# HDMI with RCA audio cable? (splitter)



## dster77

I am looking for a cable that is HDMI on one side, then both HDMI and RCA (red and white only) on the other side. I am trying to hook up a bluray player (with no audio out; only hdmi out) to both my TV and my (non HDMI) receiver. I am pretty sure something like this must exist, I feel like someone from China has made a cable like this before.

I am open to-but not thrilled about-using a work around; HDMI duplicater, one goes to tv and the other to a HDMI to RCA cable. It'd be ideal to have a all-in-one cable, less of a chance of a loss in quality (i assume).

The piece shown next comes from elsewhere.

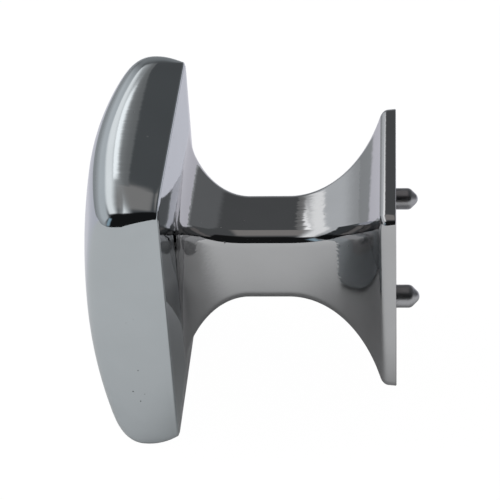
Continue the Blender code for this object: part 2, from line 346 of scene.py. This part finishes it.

So, what I'm looking for is either the name of this cable (any guesses are appreciated), or a link to an eBay or amazon listing. 

THANKS.


----------



## lcaillo

The signal for audio in hdmi is digital, not analog. You have to receive the hdmi signal, decode, the do d/a conversion to get what you want. Not possible in the cable alone.


----------



## wgmontgomery

First, welcome to HTS!!!  

lcaillo is correct; HDMI does carry the audio signal but in the digital domain. This will convert the signal to analog for you, but you would be better-off upgrading your AVR/TV to one that accepts HDMI if that's possible. 

Good luck and let us know if you need more help!


----------



## Ryan Ron

Hi Friends,

I am looking for a good Audio and video converter/splitter/editor/ripper. Can somebody help me for that? If you have any good recommendation of AV Splitters/Distributors please let me know? 
Thanks!!


----------



## lcaillo

Ryan Ron said:


> Hi Friends,
> 
> I am looking for a good Audio and video converter/splitter/editor/ripper. Can somebody help me for that? If you have any good recommendation of AV Splitters/Distributors please let me know?
> Thanks!!


What exactly is a "converter/splitter/editor/ripper?"


----------



## wgmontgomery

lcaillo said:


> What exactly is a "converter/splitter/editor/ripper?"


lcaillo- I _believe_ that he's looking to convert HDMI to RCA. Probably one of these? :scratch:

Ryan Ron- Please let us know if this is what you need.


----------